Mythmaking in Manhattan: 1776 and Santa Claus
Yes, Virginia, the Patriots did burn New York City.
On September 21, 1776, a fifth of New York City caught fire, hollowing out Trinity Church and leaving thousands homeless. Six days had elapsed since the rebels evacuated the city, and the British and their Loyalist allies concluded that enemy saboteurs had done the deed. The Reverend Benjamin Moore, assistant rector of Trinity Church, testified in 1783 that he found the church’s door unlocked that night; he also saw British troops arrest someone carrying a tub full of matches. Moore believed that the fire had been set deliberately.[1]
The rebels under George Washington had repeatedly threatened to burn the city; the flames appeared to break out in several places, and the British found combustible materials (like the tub of matches) before, during, and after the fire. British soldiers caught several perpetrators in the act (allegedly including rebel soldiers and officers) and summarily executed a few of them. The fire emerges as a radical act that intentionally disrupted the British military advance, destroyed Loyalist property, and damaged the Church of England (a hated rival among many Protestant Dissenters).[2]
Yet this history remains forgotten and distorted. Supporters of the rebellion, from Benjamin Franklin to Washington’s inner circle, claimed that the fire was a mere accident; they argued that the Continental Congress had refused to give Washington permission to burn the city and that the army had already evacuated when the fire occurred. Decades later, this was the story Americans told themselves. Although Boston and Philadelphia crafted glorious, sanitized stories about their contributions to the American Revolution, the earliest chroniclers of New York City, such as John Pintard and Washington Irving, shied away from New York’s more troubling past as a British garrison. Later historians, such as Benson Lossing, George Bancroft, Mary Booth, and Martha Lamb, relied on these earlier accounts.

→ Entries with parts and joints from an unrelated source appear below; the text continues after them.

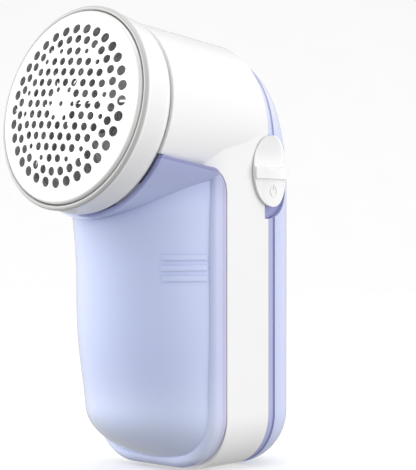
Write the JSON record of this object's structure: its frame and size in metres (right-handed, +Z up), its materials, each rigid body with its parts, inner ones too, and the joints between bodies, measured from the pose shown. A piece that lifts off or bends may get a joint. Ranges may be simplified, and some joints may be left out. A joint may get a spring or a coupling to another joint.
{
  "type": "fabric shaver",
  "caption": "Upright hand-held rechargeable fabric shaver: round perforated foil head over a slide-down lint bin, thumb slider on the side and charging socket in the base.",
  "frame": {"origin": "on the flat of the base, on the middle plane, 4 mm behind the front face of the housing", "axes": "+Z up from the base to the head, -Y the front where the foil looks, +X the side with the power slider"},
  "size_m": [0.0612, 0.0832, 0.1392],
  "materials": {
    "white_shell": "polished white moulding",
    "lavender_cover": "polished lavender moulding",
    "lavender_bin": "slightly milky lavender moulding",
    "foil_steel": "fine satin steel",
    "trim_grey": "satin grey plated plastic",
    "inner_white": "satin moulding",
    "motor_steel": "zinc plated",
    "black_plastic": "satin black",
    "brass": "stamped",
    "bronze": "sintered bronze",
    "magnet": "sintered ferrite",
    "screw_steel": "zinc plated",
    "ground_steel": "ground",
    "core_steel": "stacked laminations",
    "copper": "enamelled copper",
    "hub_grey": "satin grey moulding",
    "blade_steel": "ground edge",
    "lavender_track": "satin lavender moulding",
    "tinned_steel": "tin plated",
    "board_green": "solder mask",
    "cell_wrap": null,
    "foam": "open cell foam",
    "lead_red": "insulated wire",
    "lead_black": "insulated wire"
  },
  "bodies": {
    "housing": {"front_housing": "white_shell", "back_cover": "lavender_cover", "cutter_chamber": "inner_white", "motor_can": "motor_steel", "motor_end_cap": "black_plastic", "motor_terminals": "brass", "motor_bushings": "bronze", "motor_magnets": "magnet", "motor_screws": "screw_steel", "slider_track": "lavender_track", "slide_switch_body": "tinned_steel", "switch_board": "board_green", "battery_cell": "cell_wrap", "battery_tabs": "tinned_steel", "battery_cradle": "black_plastic", "battery_foam_pad": "foam", "charge_board": "board_green", "usb_socket_shell": "tinned_steel", "usb_socket_tongue": "black_plastic", "board_components": "black_plastic", "board_screws": "screw_steel", "housing_screws": "screw_steel", "motor_lead_red": "lead_red", "motor_lead_black": "lead_black", "battery_lead_red": "lead_red", "battery_lead_black": "lead_black"},
    "guard": {"foil_guard": "foil_steel", "foil_frame": "inner_white"},
    "ring": {"head_ring": "white_shell", "ring_trim": "trim_grey"},
    "rotor": {"motor_shaft": "ground_steel", "armature_core": "core_steel", "armature_windings": "copper", "commutator": "copper", "drive_boss": "inner_white"},
    "cutter": {"cutter_hub": "hub_grey", "cutter_blades": "blade_steel", "cutter_spring": "ground_steel"},
    "slider": {"power_slider": "white_shell", "switch_lever": "black_plastic"},
    "bin": {"lint_bin": "lavender_bin"}
  },
  "joints": [
    {"name": "guard_lift", "type": "slide", "parent": "housing", "child": "guard", "axis": [0, -0.9839, 0.1788], "range_m": [0, 0.005]},
    {"name": "ring_turn", "type": "hinge", "parent": "guard", "child": "ring", "pos_m": [0, -0.045, 0.1096], "axis": [0, -0.9839, 0.1788], "range_deg": [0, 450]},
    {"name": "cutter_spin", "type": "hinge", "parent": "housing", "child": "rotor", "pos_m": [0, -0.045, 0.1096], "axis": [0, -0.9839, 0.1788], "continuous": true},
    {"name": "cutter_float", "type": "slide", "parent": "rotor", "child": "cutter", "axis": [0, -0.9839, 0.1788], "range_m": [-0.0008, 0], "stiffness_N_per_m": 300, "springref_m": 0.0015, "deforming": ["cutter_spring"]},
    {"name": "power_slide", "type": "slide", "parent": "housing", "child": "slider", "axis": [0, 0, -1], "range_m": [0, 0.0045]},
    {"name": "bin_slide", "type": "slide", "parent": "housing", "child": "bin", "axis": [0, 0, -1], "range_m": [0, 0.1]}
  ],
  "couplings": [
    {"joint": "ring_turn", "follows": "guard_lift", "rad_per_m": 1570.8}
  ]
}
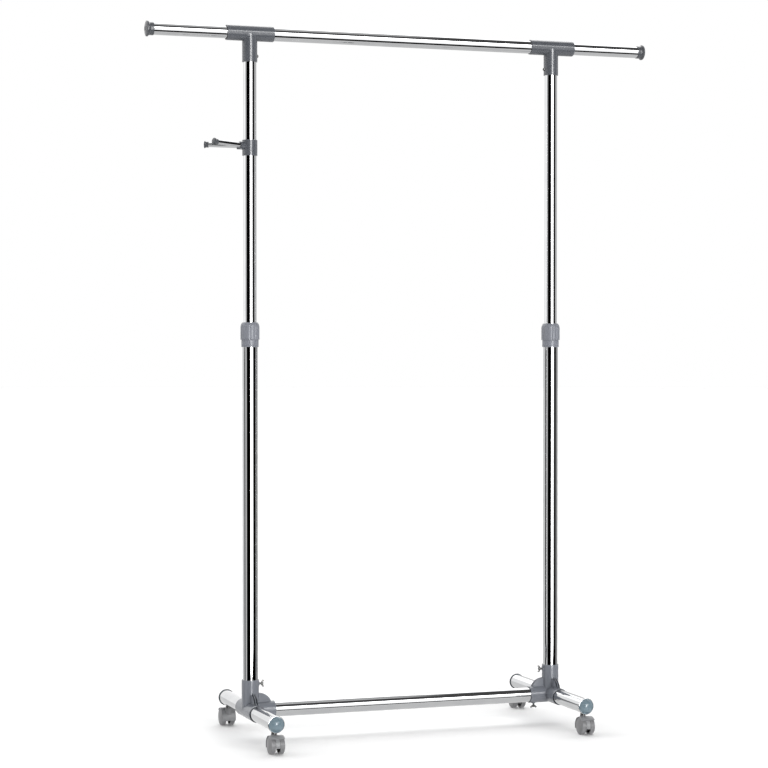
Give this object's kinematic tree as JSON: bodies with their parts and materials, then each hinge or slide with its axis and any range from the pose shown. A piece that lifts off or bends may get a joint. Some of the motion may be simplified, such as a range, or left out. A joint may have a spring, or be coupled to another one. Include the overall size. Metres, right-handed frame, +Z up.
{
  "type": "rolling clothes rack",
  "caption": "Free-standing clothes rack on castors: telescopic chromed posts, pull-out hanging rail, two-pronged swivel hook.",
  "frame": {"origin": "on the floor, midway between the two posts", "axes": "+X along the hanging rail to the right, +Y from front to back, +Z up"},
  "size_m": [1.1372, 0.408, 1.4986],
  "materials": {
    "chromed_tube": "polished chromed steel tube",
    "tee_plastic": "satin moulded, dark grey",
    "fitting_plastic": "satin moulded, dark grey",
    "collar_plastic": "satin moulded, grey",
    "cap_plastic": "glossy moulded, blue-grey",
    "castor_plastic": "matt moulded, grey",
    "wheel_plastic": "matt moulded, dark grey",
    "bush_plastic": "matt black bush",
    "zinc_steel": "zinc plated"
  },
  "bodies": {
    "base": {"bottom_rail": "chromed_tube", "foot_tube_left": "chromed_tube", "base_fitting_left": "fitting_plastic", "lower_post_left": "chromed_tube", "collar_base_left": "collar_plastic", "collar_collet_left": "bush_plastic", "foot_cap_front_left": "cap_plastic", "castor_stem_front_left": "zinc_steel", "foot_cap_back_left": "cap_plastic", "castor_stem_back_left": "zinc_steel", "foot_tube_right": "chromed_tube", "base_fitting_right": "fitting_plastic", "lower_post_right": "chromed_tube", "collar_base_right": "collar_plastic", "collar_collet_right": "bush_plastic", "foot_cap_front_right": "cap_plastic", "castor_stem_front_right": "zinc_steel", "foot_cap_back_right": "cap_plastic", "castor_stem_back_right": "zinc_steel"},
    "upper_frame": {"top_rail": "chromed_tube", "upper_post_left": "chromed_tube", "post_guide_left": "bush_plastic", "rail_tee_left": "tee_plastic", "tee_screw_left": "zinc_steel", "rail_bush_left": "bush_plastic", "upper_post_right": "chromed_tube", "post_guide_right": "bush_plastic", "rail_tee_right": "tee_plastic", "tee_screw_right": "zinc_steel", "rail_bush_right": "bush_plastic"},
    "post_screw_left": {"post_screw_left": "zinc_steel"},
    "rail_screw_left": {"rail_screw_left": "zinc_steel"},
    "collar_nut_left": {"collar_nut_left": "collar_plastic"},
    "extension_left": {"rail_extension_left": "chromed_tube", "rail_cap_left": "cap_plastic"},
    "castor_front_left": {"castor_hood_front_left": "castor_plastic", "castor_axle_front_left": "zinc_steel"},
    "wheel_left_front_left": {"wheel_left_front_left": "wheel_plastic"},
    "wheel_right_front_left": {"wheel_right_front_left": "wheel_plastic"},
    "castor_back_left": {"castor_hood_back_left": "castor_plastic", "castor_axle_back_left": "zinc_steel"},
    "wheel_left_back_left": {"wheel_left_back_left": "wheel_plastic"},
    "wheel_right_back_left": {"wheel_right_back_left": "wheel_plastic"},
    "post_screw_right": {"post_screw_right": "zinc_steel"},
    "rail_screw_right": {"rail_screw_right": "zinc_steel"},
    "collar_nut_right": {"collar_nut_right": "collar_plastic"},
    "extension_right": {"rail_extension_right": "chromed_tube", "rail_cap_right": "cap_plastic"},
    "castor_front_right": {"castor_hood_front_right": "castor_plastic", "castor_axle_front_right": "zinc_steel"},
    "wheel_left_front_right": {"wheel_left_front_right": "wheel_plastic"},
    "wheel_right_front_right": {"wheel_right_front_right": "wheel_plastic"},
    "castor_back_right": {"castor_hood_back_right": "castor_plastic", "castor_axle_back_right": "zinc_steel"},
    "wheel_left_back_right": {"wheel_left_back_right": "wheel_plastic"},
    "wheel_right_back_right": {"wheel_right_back_right": "wheel_plastic"},
    "hook": {"hook_sleeve": "tee_plastic", "hook_prong_front": "chromed_tube", "hook_prong_back": "chromed_tube", "hook_prong_caps": "cap_plastic"}
  },
  "joints": [
    {"name": "height_adjust", "type": "slide", "parent": "base", "child": "upper_frame", "axis": [0, 0, 1], "range_m": [-0.34, 0.12]},
    {"name": "rail_extension_left", "type": "slide", "parent": "upper_frame", "child": "extension_left", "axis": [-1, 0, 0], "range_m": [-0.155, 0.08]},
    {"name": "rail_extension_right", "type": "slide", "parent": "upper_frame", "child": "extension_right", "axis": [1, 0, 0], "range_m": [-0.155, 0.08]},
    {"name": "hook_turn", "type": "hinge", "parent": "upper_frame", "child": "hook", "pos_m": [-0.344, 0, 1.246], "axis": [0, 0, 1], "range_deg": [-180, 180]},
    {"name": "collar_nut_left_turn", "type": "hinge", "parent": "base", "child": "collar_nut_left", "pos_m": [-0.344, 0, 0.855], "axis": [0, 0, 1], "range_deg": [0, 360]},
    {"name": "post_screw_left_turn", "type": "hinge", "parent": "base", "child": "post_screw_left", "pos_m": [-0.32, 0, 0.116], "axis": [1, 0, 0], "range_deg": [0, 720]},
    {"name": "rail_screw_left_turn", "type": "hinge", "parent": "base", "child": "rail_screw_left", "pos_m": [-0.304, 0, 0.04], "axis": [0, 0, -1], "range_deg": [0, 720]},
    {"name": "collar_nut_right_turn", "type": "hinge", "parent": "base", "child": "collar_nut_right", "pos_m": [0.344, 0, 0.855], "axis": [0, 0, 1], "range_deg": [0, 360]},
    {"name": "post_screw_right_turn", "type": "hinge", "parent": "base", "child": "post_screw_right", "pos_m": [0.32, 0, 0.116], "axis": [-1, 0, 0], "range_deg": [0, 720]},
    {"name": "rail_screw_right_turn", "type": "hinge", "parent": "base", "child": "rail_screw_right", "pos_m": [0.304, 0, 0.04], "axis": [0, 0, -1], "range_deg": [0, 720]},
    {"name": "castor_front_left_swivel", "type": "hinge", "parent": "base", "child": "castor_front_left", "pos_m": [-0.344, -0.173, 0.038], "axis": [0, 0, 1], "continuous": true},
    {"name": "wheel_left_front_left_spin", "type": "hinge", "parent": "castor_front_left", "child": "wheel_left_front_left", "pos_m": [-0.3535, -0.186, 0.018], "axis": [1, 0, 0], "continuous": true},
    {"name": "wheel_right_front_left_spin", "type": "hinge", "parent": "castor_front_left", "child": "wheel_right_front_left", "pos_m": [-0.3345, -0.186, 0.018], "axis": [1, 0, 0], "continuous": true},
    {"name": "castor_back_left_swivel", "type": "hinge", "parent": "base", "child": "castor_back_left", "pos_m": [-0.344, 0.173, 0.038], "axis": [0, 0, 1], "continuous": true},
    {"name": "wheel_left_back_left_spin", "type": "hinge", "parent": "castor_back_left", "child": "wheel_left_back_left", "pos_m": [-0.3535, 0.186, 0.018], "axis": [1, 0, 0], "continuous": true},
    {"name": "wheel_right_back_left_spin", "type": "hinge", "parent": "castor_back_left", "child": "wheel_right_back_left", "pos_m": [-0.3345, 0.186, 0.018], "axis": [1, 0, 0], "continuous": true},
    {"name": "castor_front_right_swivel", "type": "hinge", "parent": "base", "child": "castor_front_right", "pos_m": [0.344, -0.173, 0.038], "axis": [0, 0, 1], "continuous": true},
    {"name": "wheel_left_front_right_spin", "type": "hinge", "parent": "castor_front_right", "child": "wheel_left_front_right", "pos_m": [0.3345, -0.186, 0.018], "axis": [1, 0, 0], "continuous": true},
    {"name": "wheel_right_front_right_spin", "type": "hinge", "parent": "castor_front_right", "child": "wheel_right_front_right", "pos_m": [0.3535, -0.186, 0.018], "axis": [1, 0, 0], "continuous": true},
    {"name": "castor_back_right_swivel", "type": "hinge", "parent": "base", "child": "castor_back_right", "pos_m": [0.344, 0.173, 0.038], "axis": [0, 0, 1], "continuous": true},
    {"name": "wheel_left_back_right_spin", "type": "hinge", "parent": "castor_back_right", "child": "wheel_left_back_right", "pos_m": [0.3345, 0.186, 0.018], "axis": [1, 0, 0], "continuous": true},
    {"name": "wheel_right_back_right_spin", "type": "hinge", "parent": "castor_back_right", "child": "wheel_right_back_right", "pos_m": [0.3535, 0.186, 0.018], "axis": [1, 0, 0], "continuous": true}
  ]
}
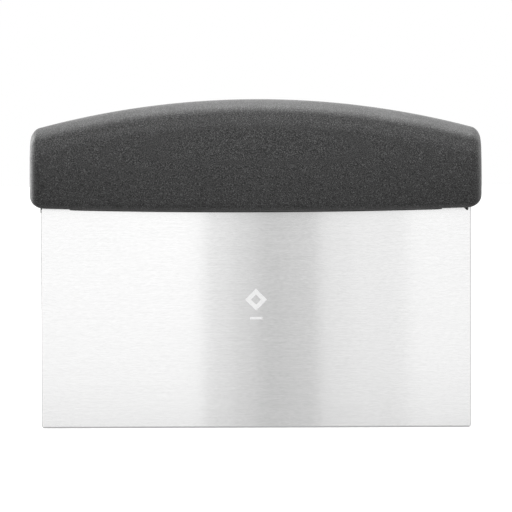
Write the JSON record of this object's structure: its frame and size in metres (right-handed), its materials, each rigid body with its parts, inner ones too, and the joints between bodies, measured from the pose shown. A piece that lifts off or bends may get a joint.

Modern scholars mostly accepted that the Great Fire was an accident, or that we’ll never know the truth. But we should take a closer look at the patrician writers who formulated such an untroubled story of the Revolution, because they included the same men who crafted another myth: the existence of Santa Claus.
The Knickerbocker set was troubled by the bumptious radicalism of the new nation. They hoped to replace a radical story of Revolution with a safer tale of origins, just as they replaced Europe’s raucous winter festivals with a comforting holiday legend. Armed with its myths, Gotham became a haven for American capitalism.
Pintard helped establish the New-York Historical Society in 1804. Around 1809–10, he and his friend Irving (the author of “Rip Van Winkle”) proposed St. Nicholas as the patron saint of New York. Over the next twenty years, they shifted his special day from December 6 to December 25 and emphasized his tradition of gift-giving. Along the way, their friend Clement Clarke Moore (Benjamin’s son) wrote “A Visit from St. Nicholas” in 1822, inventing the “jolly,” non-threatening reindeer driver who appeared amid the sugarplum dreams of Christmas Eve.[3]
Santa Claus was born as the fiftieth anniversary of 1776 approached, and we can learn from the entwined myths that arose in New York City at this moment. As Americans embraced the iconic St. Nick, they also celebrated the signing of the Declaration of Independence and ignored the fire that ravaged New York City two months later. Pintard did mention it in an unsigned newspaper article; although the Great Fire was “supposed to have been perpetrated by the Americans,” in fact it “was, undoubtedly, accidental, and occasioned by a party of drunken sailors in a grog shop at Whitehall.” There was no political valence to the fire, he argued—it was just a boozy accident. For sources, Pintard drew upon Washington’s correspondence with Congress and also probably consulted with a German immigrant named David Grim. Pintard dismissed the fire’s damage (perhaps following what Michel-Rolph Trouillot calls “formulas of banalization”); he lamented that all of lower Manhattan hadn’t burned and then been replaced by a more regular, geometric grid. This grid had initially disturbed Moore when Ninth Avenue cut through his Chelsea estate, but he came to embrace the profits he could make from the city’s development. To wealthy landowners, the remaking of New York City, in infrastructure and in myth, was proceeding smoothly.[4]